Kenyans are known to be fast adapters. Both for the good and the bad, the profitable and unprofitable.
We are like sponges, absorbing everything that comes our way. A new wave has swept the Kenyan masses, betting.
It is the new hobby and likely career choice taken up by a substantial number of college students.
Sports betting, in particular, has become a fast growing addiction among the youth who earn thousands of shillings in sitting and equally loose thousands over time.
This betting craze has engulfed the hearts and minds of our generation. Betting has taken root in Kenya and it is partly thanks to the media which prudently packages this fad into glamorous commercials, newspaper ads, billboards and pop-up ads on the internet.
This multi-billion untaxed industry draws unsuspected masses, urging Kenyans to place bets with as little as twenty thousand shillings and make a big win.

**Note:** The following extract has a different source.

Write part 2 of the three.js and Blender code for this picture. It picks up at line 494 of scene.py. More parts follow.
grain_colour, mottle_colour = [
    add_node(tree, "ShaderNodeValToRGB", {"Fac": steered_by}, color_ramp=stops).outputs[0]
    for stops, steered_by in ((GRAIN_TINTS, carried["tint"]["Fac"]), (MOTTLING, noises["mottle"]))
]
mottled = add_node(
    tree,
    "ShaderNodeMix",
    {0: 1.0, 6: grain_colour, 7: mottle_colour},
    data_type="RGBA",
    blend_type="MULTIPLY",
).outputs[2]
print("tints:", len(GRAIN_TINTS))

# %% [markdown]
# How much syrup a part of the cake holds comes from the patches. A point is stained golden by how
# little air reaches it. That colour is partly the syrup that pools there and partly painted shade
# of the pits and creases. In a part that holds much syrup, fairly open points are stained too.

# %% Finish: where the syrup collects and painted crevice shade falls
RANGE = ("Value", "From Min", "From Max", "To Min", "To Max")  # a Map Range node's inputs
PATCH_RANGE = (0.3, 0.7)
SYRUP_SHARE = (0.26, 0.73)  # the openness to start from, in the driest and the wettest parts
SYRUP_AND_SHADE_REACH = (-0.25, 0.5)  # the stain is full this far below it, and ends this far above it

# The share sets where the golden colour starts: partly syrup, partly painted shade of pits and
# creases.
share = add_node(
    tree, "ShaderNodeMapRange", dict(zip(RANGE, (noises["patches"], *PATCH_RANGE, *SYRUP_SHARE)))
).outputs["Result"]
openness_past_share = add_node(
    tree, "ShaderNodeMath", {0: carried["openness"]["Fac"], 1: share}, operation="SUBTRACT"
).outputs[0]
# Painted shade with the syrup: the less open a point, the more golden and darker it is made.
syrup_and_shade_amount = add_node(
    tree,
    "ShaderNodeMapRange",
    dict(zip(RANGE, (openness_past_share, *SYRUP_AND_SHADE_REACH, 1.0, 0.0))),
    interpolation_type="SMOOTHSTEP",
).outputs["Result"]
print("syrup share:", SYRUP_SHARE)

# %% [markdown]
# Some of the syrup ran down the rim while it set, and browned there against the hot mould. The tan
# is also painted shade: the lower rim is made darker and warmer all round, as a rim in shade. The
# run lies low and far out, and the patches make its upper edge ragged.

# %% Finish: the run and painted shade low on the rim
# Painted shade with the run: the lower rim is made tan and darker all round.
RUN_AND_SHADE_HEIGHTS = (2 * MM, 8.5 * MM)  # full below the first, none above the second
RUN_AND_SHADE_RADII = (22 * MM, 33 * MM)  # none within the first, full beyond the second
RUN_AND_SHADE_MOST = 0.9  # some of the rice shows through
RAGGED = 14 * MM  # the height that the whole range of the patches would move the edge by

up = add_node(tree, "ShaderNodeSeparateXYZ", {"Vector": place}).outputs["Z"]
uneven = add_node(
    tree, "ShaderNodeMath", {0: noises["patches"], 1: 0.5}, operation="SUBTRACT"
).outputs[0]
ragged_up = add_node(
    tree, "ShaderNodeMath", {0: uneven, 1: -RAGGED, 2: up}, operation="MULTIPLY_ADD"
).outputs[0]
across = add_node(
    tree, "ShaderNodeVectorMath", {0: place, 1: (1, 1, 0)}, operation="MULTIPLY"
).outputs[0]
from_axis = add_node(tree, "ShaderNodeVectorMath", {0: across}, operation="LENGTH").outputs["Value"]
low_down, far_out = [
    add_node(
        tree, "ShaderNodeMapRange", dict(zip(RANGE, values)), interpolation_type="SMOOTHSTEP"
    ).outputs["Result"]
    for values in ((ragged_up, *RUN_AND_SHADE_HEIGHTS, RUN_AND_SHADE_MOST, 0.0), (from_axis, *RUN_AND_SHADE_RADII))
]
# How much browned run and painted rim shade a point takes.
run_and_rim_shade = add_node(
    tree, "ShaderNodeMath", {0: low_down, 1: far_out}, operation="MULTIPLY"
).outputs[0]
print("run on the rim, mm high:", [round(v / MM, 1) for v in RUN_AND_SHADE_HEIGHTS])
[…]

It is as if Jesus is in town, not multiplying bread and fish but whatever money is in our pocket.
I don’t know which is worse, losing a bet or winning one. University students who seek to forge a better future themselves choose the easy way out.

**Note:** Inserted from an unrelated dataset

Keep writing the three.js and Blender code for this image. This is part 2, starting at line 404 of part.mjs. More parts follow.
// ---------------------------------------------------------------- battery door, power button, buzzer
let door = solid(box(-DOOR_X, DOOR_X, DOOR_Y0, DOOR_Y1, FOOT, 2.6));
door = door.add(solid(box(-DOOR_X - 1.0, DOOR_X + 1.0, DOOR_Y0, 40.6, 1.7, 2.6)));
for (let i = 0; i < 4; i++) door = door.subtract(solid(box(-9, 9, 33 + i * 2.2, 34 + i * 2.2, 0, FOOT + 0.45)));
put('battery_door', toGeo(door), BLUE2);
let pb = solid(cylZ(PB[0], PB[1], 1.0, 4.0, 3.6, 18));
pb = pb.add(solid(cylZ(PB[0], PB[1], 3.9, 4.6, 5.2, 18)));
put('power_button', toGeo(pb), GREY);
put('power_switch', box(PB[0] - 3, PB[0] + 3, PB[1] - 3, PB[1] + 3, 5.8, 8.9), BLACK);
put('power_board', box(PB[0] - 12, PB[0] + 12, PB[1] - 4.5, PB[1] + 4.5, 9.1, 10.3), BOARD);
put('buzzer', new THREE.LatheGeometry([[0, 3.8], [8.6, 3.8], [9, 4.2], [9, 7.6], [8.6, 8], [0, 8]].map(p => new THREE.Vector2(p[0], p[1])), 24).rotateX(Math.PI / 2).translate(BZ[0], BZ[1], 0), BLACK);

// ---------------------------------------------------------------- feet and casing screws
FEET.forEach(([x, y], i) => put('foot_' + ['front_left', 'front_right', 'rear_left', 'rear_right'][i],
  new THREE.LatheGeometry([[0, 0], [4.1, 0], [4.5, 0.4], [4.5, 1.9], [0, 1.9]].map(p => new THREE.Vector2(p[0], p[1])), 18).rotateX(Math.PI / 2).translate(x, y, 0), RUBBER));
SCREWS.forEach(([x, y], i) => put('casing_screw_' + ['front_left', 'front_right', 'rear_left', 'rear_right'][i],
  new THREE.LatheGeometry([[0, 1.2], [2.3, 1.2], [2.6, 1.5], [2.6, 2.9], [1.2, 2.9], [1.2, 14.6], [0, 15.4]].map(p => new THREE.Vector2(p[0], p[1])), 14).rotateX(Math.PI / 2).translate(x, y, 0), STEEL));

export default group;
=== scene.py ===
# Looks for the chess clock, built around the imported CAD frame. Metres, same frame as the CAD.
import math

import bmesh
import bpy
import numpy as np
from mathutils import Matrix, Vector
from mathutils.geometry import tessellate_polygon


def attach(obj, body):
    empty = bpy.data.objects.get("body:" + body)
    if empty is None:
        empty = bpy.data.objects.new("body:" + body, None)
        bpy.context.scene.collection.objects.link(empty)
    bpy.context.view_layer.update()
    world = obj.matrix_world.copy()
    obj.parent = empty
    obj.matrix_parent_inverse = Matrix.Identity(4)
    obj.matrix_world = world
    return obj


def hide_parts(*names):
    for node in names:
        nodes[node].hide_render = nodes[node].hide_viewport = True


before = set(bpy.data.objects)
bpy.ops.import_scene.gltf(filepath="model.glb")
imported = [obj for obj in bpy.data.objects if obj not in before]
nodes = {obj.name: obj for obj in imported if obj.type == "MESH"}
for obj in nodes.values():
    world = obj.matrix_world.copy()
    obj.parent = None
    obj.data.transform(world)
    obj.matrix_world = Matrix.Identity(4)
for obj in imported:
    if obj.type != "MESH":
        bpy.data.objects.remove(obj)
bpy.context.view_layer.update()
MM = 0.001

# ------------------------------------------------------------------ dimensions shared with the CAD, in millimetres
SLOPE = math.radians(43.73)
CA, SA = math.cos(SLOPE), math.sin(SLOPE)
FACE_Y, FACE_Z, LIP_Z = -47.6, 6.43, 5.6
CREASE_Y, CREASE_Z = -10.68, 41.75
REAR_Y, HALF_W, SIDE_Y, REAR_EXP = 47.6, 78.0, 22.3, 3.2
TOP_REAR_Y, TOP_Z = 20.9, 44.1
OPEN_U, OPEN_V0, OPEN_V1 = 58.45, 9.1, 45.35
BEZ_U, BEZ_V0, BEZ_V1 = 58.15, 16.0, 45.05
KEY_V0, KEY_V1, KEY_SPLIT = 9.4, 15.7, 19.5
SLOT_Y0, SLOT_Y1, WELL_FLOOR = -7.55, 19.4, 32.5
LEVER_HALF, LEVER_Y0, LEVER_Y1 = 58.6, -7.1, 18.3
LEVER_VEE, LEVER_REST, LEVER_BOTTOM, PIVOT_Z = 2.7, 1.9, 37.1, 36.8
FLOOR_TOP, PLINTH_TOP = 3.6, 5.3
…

It is tragic that some of my colleagues will use their tuition fees to place a bet, choosing finite cash over knowledge.
The youth who are the future of this nation now live by the backward philosophy of getting what they want without sweating.

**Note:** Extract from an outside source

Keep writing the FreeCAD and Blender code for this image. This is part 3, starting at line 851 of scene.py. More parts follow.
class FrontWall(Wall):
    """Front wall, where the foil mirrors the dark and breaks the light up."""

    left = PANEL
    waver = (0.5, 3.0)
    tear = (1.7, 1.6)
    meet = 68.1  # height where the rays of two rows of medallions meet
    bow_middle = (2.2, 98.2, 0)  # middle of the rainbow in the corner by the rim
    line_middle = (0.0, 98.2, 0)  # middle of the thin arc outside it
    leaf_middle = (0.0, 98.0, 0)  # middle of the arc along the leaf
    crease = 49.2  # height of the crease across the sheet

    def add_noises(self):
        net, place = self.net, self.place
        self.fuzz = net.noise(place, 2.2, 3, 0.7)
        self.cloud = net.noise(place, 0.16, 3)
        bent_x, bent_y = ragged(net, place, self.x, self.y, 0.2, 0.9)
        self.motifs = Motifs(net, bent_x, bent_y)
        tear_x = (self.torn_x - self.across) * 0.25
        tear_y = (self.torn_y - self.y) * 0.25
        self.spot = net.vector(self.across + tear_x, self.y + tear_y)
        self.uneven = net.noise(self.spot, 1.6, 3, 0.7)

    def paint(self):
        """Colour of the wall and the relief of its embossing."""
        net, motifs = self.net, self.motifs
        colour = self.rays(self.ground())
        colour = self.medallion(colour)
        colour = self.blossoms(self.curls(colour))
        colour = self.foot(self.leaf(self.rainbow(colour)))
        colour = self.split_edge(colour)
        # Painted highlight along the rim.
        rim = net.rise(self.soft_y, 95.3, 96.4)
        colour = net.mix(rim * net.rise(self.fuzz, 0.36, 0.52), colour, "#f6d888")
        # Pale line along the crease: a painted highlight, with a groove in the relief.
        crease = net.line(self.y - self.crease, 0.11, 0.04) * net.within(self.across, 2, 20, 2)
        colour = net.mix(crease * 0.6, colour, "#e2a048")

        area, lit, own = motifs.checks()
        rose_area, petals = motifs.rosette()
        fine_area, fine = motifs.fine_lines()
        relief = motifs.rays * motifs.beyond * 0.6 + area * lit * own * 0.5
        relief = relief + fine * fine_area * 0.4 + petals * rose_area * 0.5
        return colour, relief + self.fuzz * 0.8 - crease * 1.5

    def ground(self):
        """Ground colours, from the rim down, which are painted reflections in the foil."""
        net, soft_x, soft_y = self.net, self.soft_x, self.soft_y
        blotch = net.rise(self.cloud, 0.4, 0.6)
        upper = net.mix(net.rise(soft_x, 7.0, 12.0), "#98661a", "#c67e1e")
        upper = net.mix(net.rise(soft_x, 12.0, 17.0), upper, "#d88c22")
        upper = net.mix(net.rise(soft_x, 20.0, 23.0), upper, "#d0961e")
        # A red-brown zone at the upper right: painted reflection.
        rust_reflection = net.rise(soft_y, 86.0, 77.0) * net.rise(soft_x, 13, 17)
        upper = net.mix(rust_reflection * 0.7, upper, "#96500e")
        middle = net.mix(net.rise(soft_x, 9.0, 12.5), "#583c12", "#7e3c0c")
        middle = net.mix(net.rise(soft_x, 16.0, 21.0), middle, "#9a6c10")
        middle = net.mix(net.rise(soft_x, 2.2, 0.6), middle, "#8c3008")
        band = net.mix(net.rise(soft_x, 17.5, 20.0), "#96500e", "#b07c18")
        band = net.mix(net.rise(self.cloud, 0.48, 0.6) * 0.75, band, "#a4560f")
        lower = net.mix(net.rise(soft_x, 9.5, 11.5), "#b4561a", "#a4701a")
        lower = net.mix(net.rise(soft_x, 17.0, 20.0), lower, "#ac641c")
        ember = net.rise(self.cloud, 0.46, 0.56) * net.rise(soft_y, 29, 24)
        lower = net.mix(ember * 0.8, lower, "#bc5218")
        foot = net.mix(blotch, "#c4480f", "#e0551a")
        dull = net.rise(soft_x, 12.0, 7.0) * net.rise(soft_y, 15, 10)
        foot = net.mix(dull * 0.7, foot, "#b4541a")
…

Although betting is not illegal, these online casinos with money floating around allure many University students trying to be millionaires overnight, but ironically not knowing how to handle ten thousand.
In an interview with the Standard newspaper, Raila Odinga termed the betting mania as “a hustler philosophy… ” Instead of saving the amount placed in bets and invest it over time (key word time), greed is becoming our ally.
The European Football clubs have demanded our eyes, we gave them. Now they are demanding the shillings that are in our pocket and we are giving them.
The biggest winners in this betting game are foreign sports entities which have bagged Khs 3 billion so far in sponsorship deals, supported by elites in our country.
In a case of taking from the poor to give to the poor and glossing everything by pumping millions into local sports associations, it doesn’t take an analyst to figure out that these betting entities are a business and not a charity.